How to perform a fair coin toss experiment over phone?

I was recently asked this question by my friend. Suppose the two individuals participating in a toss are not near each other, but could communicate over a telephone. How does one construct a fair coin toss experiment that is mutually agreeable to both of them? They can't agree on a function of quantities like the time or the telephone number, as these decide the winner a priori (before the experiment is conducted).

I suggested they disconnect the call and try again; whoever manages to reach the other first is the winner. But the state machine involved here is a bit complicated to get the simple (0.5,0.5) probabilities.

PS: They do not trust each other, so one of them can't toss a fair coin and convey its outcome to the other. Both of them throwing simultaneously also doesn't work, as the second person has the incentive to lie when they are communicating the results to each other.

Solution 1:

Here's one way to do it. Let's call the two parties Alice and Bob (as is popular to do in cryptography and theoretical computer science more broadly these days).

Alice and Bob agree on a secure hash function $h$. Alice chooses a random string $r_A$ and Bob chooses a random string $r_B$. Bob tells Alice $r_B$.

Now, Alice flips a coin, call the result $x$. Alice sends $h(x,r_A,r_B)$ to Bob and asks Bob to call the toss. Let's say Bob calls $y$. Then Alice tells Bob $(x,r_A)$ and he can verify himself that $x = y$ by checking that $h(x,r_A,r_B) = h(y,r_A,r_B)$. In this way if Bob called it wrong, then Alice can prove that he was wrong.

Obviously, if Bob calls the coin flip correctly, then the two hashes match. Moreover, it's extremely hard for Alice to cheat because if Bob says "tails" for example when the coin toss was indeed "tails" but Alice wants to trick him into thinking it was "heads", she'd have to come up with a random string $r$ such that $h(H,r,r_B) = h(T,r_A,r_B)$, which is hard by the assumption that $h$ is a secure hash function and the fact that Bob chose $r_B$. Essentially, the purpose of $r_A$ and $h$ are to make Alice "commit" to her initial toss $x$. The point of $r_B$ is so that, without it, Alice might pick some $r_A$ for which she knows another string $r$ which might let her lie.

Solution 2:

This was answered by Manuel Blum in 1983.

http://dl.acm.org/citation.cfm?id=1008911

Blum proposed a scheme that is similar in security to RSA.

Edit: Here is a summary of Blum's approach.

1. Alice chooses two large prime numbers $p$ and $q$, with the property $p \equiv 3 \mod 4$ and $q \equiv 3 \mod 4$. She computes the number $n = pq$ and reads it to Bob over the phone. She keeps the numbers $p$ and $q$ secret.

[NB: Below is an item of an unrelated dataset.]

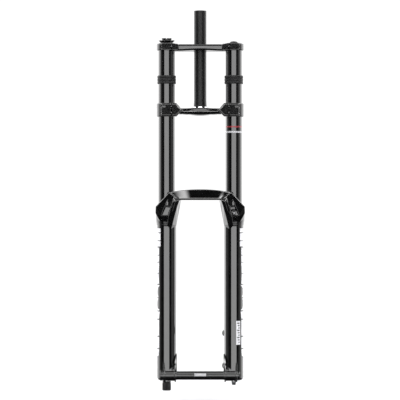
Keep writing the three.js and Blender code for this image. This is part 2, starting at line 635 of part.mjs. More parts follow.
// A disc piston that rides on a shaft's top end, between a skirt and a seal groove.
function piston(outer, groove, height) {
  const z = PISTON_BASE;
  return turned([[SHAFT_R + 0.12, z], [outer, z], [outer, z + height * 0.35], [outer - groove, z + height * 0.35],
    [outer - groove, z + height * 0.65], [outer, z + height * 0.65], [outer, z + height], [SHAFT_R + 0.12, z + height],
    [SHAFT_R + 0.12, z]], COARSE);
}

const topOutBumper = () => ring(9.6, SHAFT_R + 0.15, SEAL_HEAD.top + 0.6, PISTON_BASE - GAP, COARSE);

function addLegInternals() {
  for (const [leg, side] of LEGS) {
    addOnLeg(side, `wiper_seal_${leg}_side`, "black_rubber", wiperSeal());
    const foam = ring(20.25, STANCHION_R + 0.12, SEAL_SEAT - 10, SEAL_SEAT - GAP);
    addOnLeg(side, `foam_ring_${leg}_side`, "foam", foam);
    const bushing = ring(20.25, STANCHION_R + 0.1, 0, 18);
    addOnLeg(side, `upper_bushing_${leg}_side`, "bearing_bronze", bushing, SEAL_SEAT - 30);
    addOnLeg(side, `lower_bushing_${leg}_side`, "bearing_bronze", bushing.clone(), STANCHION_BOTTOM + 8);
    addOnLeg(side, `crush_washer_${leg}_side`, "bare_aluminium", washer());
    addOnLeg(side, `${leg}_shaft`, "polished_steel", shaft(PISTON_BASE + 12));
    addOnLeg(side, `${leg}_top_out_bumper`, "black_rubber", topOutBumper());
  }
  addOnLeg(-1, "damper_piston", "bare_aluminium", piston(DAMPER_TUBE.bore - 0.25, 1.2, 11));
  addOnLeg(1, "air_piston", "black_plastic", piston(STANCHION_BORE_R - 0.25, 1.6, 11));
  addOnLeg(-1, "damper_foot_bolt", "bolt_steel", footBolt(6.6, 6.6, 5));
  addOnLeg(1, "air_foot_bolt", "bolt_steel", footBolt(5.6, 4, 9));
}

// ---- Rebound adjuster, axle and hose guide ----

const KNOB = { top: LEG_BOTTOM - 2.4, bottom: -645.4, r: 10, flutes: 8 };

function reboundKnob() {
  const { top, bottom, r, flutes } = KNOB;
  const body = turned([[0, bottom], [r - 1.6, bottom], [r, bottom + 1.4], [r, top - 1], [r - 0.6, top], [0, top]]);
  const flute = disc(1.2, bottom - 1, top - 4, 6).translate(r, 0, 0);
  const cup = disc(9, bottom + 10, top + 1, COARSE);
  const rodHole = disc(1.9, bottom + 4, top, COARSE);
  return cut(body, [...round(flute, flutes), cup, rodHole]);
}

const reboundRod = () => disc(1.7, KNOB.bottom + 4.3, PISTON_BASE + 4, 12);

// The through axle: a hollow shaft with a socket head on the damper side and a thread on the air side.
function axle() {
  const [head, end] = [-91.5, 90];
  const profile = [
    [0, head + 6], [3.4, head + 6], [3.4, head], [11.4, head], [12, head + 0.6], [12, -80.4 - GAP],
    [AXLE_R, -80.4 - GAP], [AXLE_R, 70], [AXLE_R - 0.5, 71], [AXLE_R - 0.5, end - 1], [AXLE_R - 1.5, end], [7, end],
    [7, -60], [0, -60],
  ];
  return turned(profile).rotateY(Math.PI / 2);
}

// A clip that holds the brake hose against the air-side shoulder, with a screw through its foot.
function hoseGuide() {
  const { x, z } = GUIDE;
  const front = POCKET_FLOOR - GAP;
  const foot = box(x - 3.4, x + 3.2, front - 3.4, front, z - 4.2, z + 9.8);
  const loop = disc(4.7, z + 3.8, z + 9.8, COARSE).translate(x - 1.1, front - 6.2, 0);
  const hose = disc(3.2, z + 2, z + 15, COARSE).translate(x - 1.1, front - 6.2, 0);
  const mouth = box(x - 2.7, x + 0.5, front - 14, front - 6, z + 2, z + 15);
  const screwHole = disc(1.9, 60, 70, COARSE).rotateX(Math.PI / 2).translate(x, 0, z);
  return cut(join([foot, loop]), [hose, mouth, screwHole]);
}

const guideScrew = () =>
  turned([[0, -2], [1.5, -2], [1.5, 3.4 + GAP], [3.2, 3.4 + GAP], [3.2, 4.8], [2.4, 5.5], [0, 5.5]], 16)
    .rotateX(Math.PI / 2).translate(GUIDE.x, POCKET_FLOOR - GAP, GUIDE.z);

// ---- Expansion bladder ----

// A rubber sleeve round the cartridge's upper end, which takes up the oil that the shaft displaces.
function expansionBladder() {
  const neck = DAMPER_TUBE.r + 0.2;
  const [z0, z1] = [DAMPER_TUBE.top - 92, DAMPER_TUBE.top - 2];
  return turned([[neck, z0], [neck + 1.2, z0], [neck + 1.8, z0 + 10], [neck + 1.8, z1 - 10], [neck + 1.2, z1],
    [neck, z1], [neck, z0]]);
}

// ---- Assembly ----

addCrowns();
addStanchions();
addTopPieces();
for (const [leg, side] of LEGS) addOnLeg(side, `frame_bumper_${leg}_side`, "black_rubber", bumper(), BUMPER.bottom);
addOnLeg(-1, "expansion_bladder", "black_rubber", expansionBladder());
add("lower_legs", "gloss_black_paint", lowerLegs());
addLegInternals();
addOnLeg(-1, "rebound_knob", "black_anodised", reboundKnob());
addOnLeg(-1, "rebound_rod", "bare_aluminium", reboundRod());
add("through_axle", "black_anodised", axle(), 0, AXLE_Y, AXLE_Z);
add("hose_guide", "black_plastic", hoseGuide());
add("hose_guide_screw", "bolt_steel", guideScrew());

export default fork;
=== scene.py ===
"""The looks of a dual-crown suspension fork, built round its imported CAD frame.

Metres in Blender. Shapes are written in millimetres in the part's frame: +Z up the steerer, the front
towards -Y, and +X towards the rider's left, which is the air side.
"""

import json
import math

import bmesh
import bpy
from mathutils import Matrix, Vector


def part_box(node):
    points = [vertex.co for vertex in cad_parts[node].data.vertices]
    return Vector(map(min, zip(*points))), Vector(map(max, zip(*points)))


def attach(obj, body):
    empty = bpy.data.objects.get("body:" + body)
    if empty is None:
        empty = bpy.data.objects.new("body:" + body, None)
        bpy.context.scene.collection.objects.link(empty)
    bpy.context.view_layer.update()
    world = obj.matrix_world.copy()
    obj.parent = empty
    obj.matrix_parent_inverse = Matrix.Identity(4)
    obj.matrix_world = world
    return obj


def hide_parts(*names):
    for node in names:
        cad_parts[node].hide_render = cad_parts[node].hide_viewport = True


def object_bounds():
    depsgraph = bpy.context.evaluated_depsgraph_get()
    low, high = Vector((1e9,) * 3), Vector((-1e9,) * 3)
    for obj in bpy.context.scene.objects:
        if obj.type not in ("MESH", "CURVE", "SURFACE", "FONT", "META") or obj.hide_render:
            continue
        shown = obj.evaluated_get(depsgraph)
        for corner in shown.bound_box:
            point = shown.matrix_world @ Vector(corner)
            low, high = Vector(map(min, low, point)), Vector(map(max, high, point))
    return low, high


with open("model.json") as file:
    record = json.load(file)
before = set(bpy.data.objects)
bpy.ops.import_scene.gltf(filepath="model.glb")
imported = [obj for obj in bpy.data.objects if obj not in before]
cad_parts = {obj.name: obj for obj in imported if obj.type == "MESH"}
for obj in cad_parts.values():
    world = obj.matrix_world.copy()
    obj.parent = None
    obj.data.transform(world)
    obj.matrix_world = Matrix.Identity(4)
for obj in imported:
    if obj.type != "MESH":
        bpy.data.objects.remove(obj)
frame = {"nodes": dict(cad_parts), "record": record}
cad_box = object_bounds()

MM = 0.001
CROWNS = "crown_and_stanchions"
LOWERS = "lower_leg_unit"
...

2. Bob chooses a random integer $x$ between $1$ and $n$. He computes the square $a = x^2 \mod n$ and reads it to Alice over the phone. He keeps the number $x$ secret.

3. Since Alice knows the factorization of n, she can compute the square roots of $a$ modulo $n$. There are four such square roots, let's say $x$ and $n-x$ and $x'$ and $n-x'$. Alice can compute them all, but she does not know which number Bob has chosen. Alice chooses one of these square roots and reads it to Bob over the phone.

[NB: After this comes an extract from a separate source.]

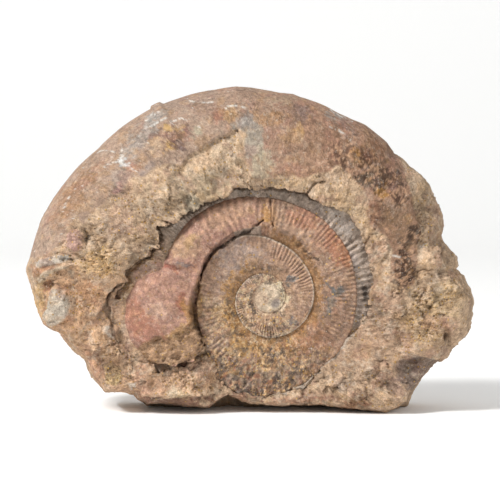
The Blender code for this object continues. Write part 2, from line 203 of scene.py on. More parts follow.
def stone_grid():
    """All rings of the stone: bowl, wall, face, rounded rim, side and back.

    Each ring is a list of angles round the coil's centre.  Over the rim the section is a
    superellipse, |inward / width|^p + |depth / thickness|^p = 1, with p from the squareness table.
    """
    angle = np.arange(AROUND) * 360.0 / AROUND
    rim = read_table(RIM, angle, 360)
    edge = read_table(BROKEN_EDGE, angle, 360)
    round_edge = np.stack([edge * np.cos(np.radians(angle)), 0 * angle,
                           edge * np.sin(np.radians(angle))], axis=-1)
    edge = edge + 1.2 * layered(round_edge, 7.0, 193, 4, 0.6)
    undercut = UNDERCUT * groove_share(angle)
    front = read_table(FRONT_DEPTH, angle, 360)
    back = read_table(BACK_DEPTH, angle, 360)
    power = read_table(SQUARENESS, angle, 360)
    width = np.minimum(read_table(ROUND_WIDTH, angle, 360), 0.75 * (rim - edge))
    back_width = np.minimum(1.3 * read_table(ROUND_WIDTH, angle, 360), 0.45 * rim)

    fractions = np.concatenate([[0.02, 0.4, 0.66], np.linspace(0.76, 1.0, BOWL_RINGS - 3)])[:, None]
    bowl_radius = fractions * (edge + undercut)
    groove = read_table(GROOVE_LEVEL, angle, 360)
    lip = read_table(LIP_LEVEL, angle, 360)
    crevice = CREVICE_DEPTH * smooth(0.955, 0.99, fractions) * smooth(44, 68, angle) * (angle < 180)
    groove_floor = groove + GROOVE_SLOPE * (1 - fractions) / 0.2 - crevice
    bowl_depth = BOWL_DEPTH + (groove_floor - BOWL_DEPTH) * smooth(0.66, 0.8, fractions)

    rise = np.linspace(0.0, 1.0, WALL_RINGS + 2)[1:-1, None]
    wall_radius = edge + undercut * (1 - rise ** 0.6)
    wall_depth = groove + (lip - groove) * rise

    flat_run = rim - width - edge
    run = np.linspace(0.0, 1.0, FACE_RINGS)[:, None] * (flat_run + 1.25 * width)
    turned = np.clip((run - flat_run) / (1.25 * width), 0, 1) * math.pi / 2
    inward = np.abs(np.sin(turned)) ** (2.0 / power)
    face_radius = np.where(run < flat_run, edge + run, rim - width + width * inward)
    level = lip + (front - lip) * smooth(0, 1, run / np.minimum(22.0, flat_run + 0.5 * width))
    face_depth = level * np.abs(np.cos(turned)) ** (2.0 / power)
    swell = np.sin(np.clip(run / np.maximum(flat_run, 1), 0, 1) * math.pi)
    face_depth = face_depth + np.where(run < flat_run, 1.5 * swell * smooth(8, 20, flat_run), 0)

    swing = np.linspace(0.0, math.pi / 2, SIDE_RINGS + 1)[1:, None]
    weights = np.hanning(2 * RIM_SPREAD + 1) / np.hanning(2 * RIM_SPREAD + 1).sum()
    wrapped = np.concatenate([rim[-RIM_SPREAD:], rim, rim[:RIM_SPREAD]])
    even_rim = np.convolve(wrapped, weights, "valid")
    evening = smooth(0.05, 0.7, swing)
    side_rim = rim * (1 - evening) + even_rim * evening
    side_radius = side_rim - back_width * (1 - np.abs(np.cos(swing)) ** (2.0 / power))
    side_depth = -back * np.abs(np.sin(swing)) ** (2.0 / power)

    inwards = np.linspace(1.0, 0.012, BACK_RINGS + 1)[1:, None]
    back_radius = (even_rim - back_width) * inwards
    back_depth = -(back - BACK_STEP * smooth(0.84, 0.74, inwards)) + 0 * back_radius

    radius = np.concatenate([bowl_radius, wall_radius, face_radius, side_radius, back_radius])
    depth = np.concatenate([bowl_depth, wall_depth, face_depth, side_depth, back_depth])
    return np.broadcast_to(angle, radius.shape), radius, depth, rim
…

4. Bob compares the number read to him over the phone to the number that he chose. If Alice communicated the number $x$ or $n-x$, he says to Alice "you win, but you must now tell me the factors $p$ and $q$". Then Alice reads the factors $p$ and $q$ to him over the phone, and Bob can check that they are both prime numbers and that $n = pq$. The game is over, and Alice has won.

5. If Alice communicated the number $x'$ or $n-x'$, Bob can use this information and the fact that he knows the other square root, namely $x$, to find the factors of $n$. He does this, and he says to Alice "you lose, here are your factors". The game is over, and Bob has won.